Some reservoirs have been built in Wales to generate hydro electric power. The Nant y Moch reservoir in the Plynlimon mountains supplies water through an underground tunnel to the Cwm Rheidol hydro electric power station about four miles away.
Trawsfynydd reservoir is unusual in having a double purpose. It was constructed to provide cooling water for the Trawsfynydd nuclear power station. The reservoir receives a large supply of water from the surrounding mountains, so surplus water is available to generate hydro electricity.
Water from Trawsfynydd reservoir is carried down the hillside in two huge metal pipes. The water operates the turbines in the hydro electric power station at Maentwrog in the valley below.
In the early 1900`s an aluminium factory was established at Dolgarrog in the Conwy valley in north Wales. Production of aluminium requires a large amount of electricity. Dolgarrog was chosen because the mountains above the site would provide a good supply of water for electricity generation. Several reservoirs were built to hold this water. In November 1925, a dam failed, causing a huge and powerful flood.
The failure of the upper dam caused a second lower dam to also fail. The huge volume of water rushed down the hillside, carrying boulders with it.

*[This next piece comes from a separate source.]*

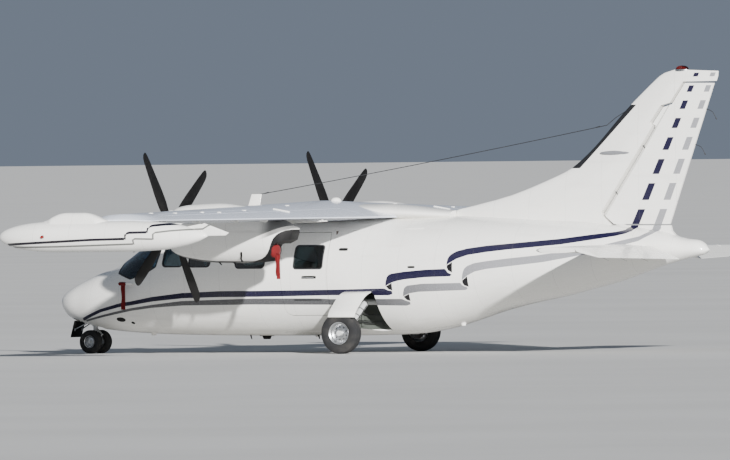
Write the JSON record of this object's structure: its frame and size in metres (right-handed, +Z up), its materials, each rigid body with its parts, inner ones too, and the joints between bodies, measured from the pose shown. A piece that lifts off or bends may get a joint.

Houses and shops in Dolgarrog village were destroyed or damaged, and 16 people were drowned. Much of the factory was damaged. The disaster made Parliament pass the Reservoirs Act in 1930, which introduced laws to ensure the safety of reservoirs.
Wales has two pumped storage hydroelectric power stations. The first of these was built at Ffestiniog. The purpose of the power station is to store surplus electricity by using it to pump water up to a high level reservoir on the mountain above. At times of greatest demand, electricity can be generated by letting the water drive turbines as it flows down again to a lower reservoir.
A larger pumped storage power station was built at Llanberis. This was constructed on the site of the Dinorwig slate quarry. The scheme again uses a lower lake in the valley and a reservoir on the mountain above. The pumps and turbines are located in a huge cavern which was constructed in the underground slate quarry.
In many parts of Wales we find what appear to be natural lakes, but are actually man-made reservoirs. These reservoirs often date back to the industrial revolution, when they were built to power water wheels for metal mines. The water wheels were used to pump water out of the deep tunnels of the mine, lift buckets of ore to the surface, and to power the surface machinery which crushed and separated the ore to extract the metals.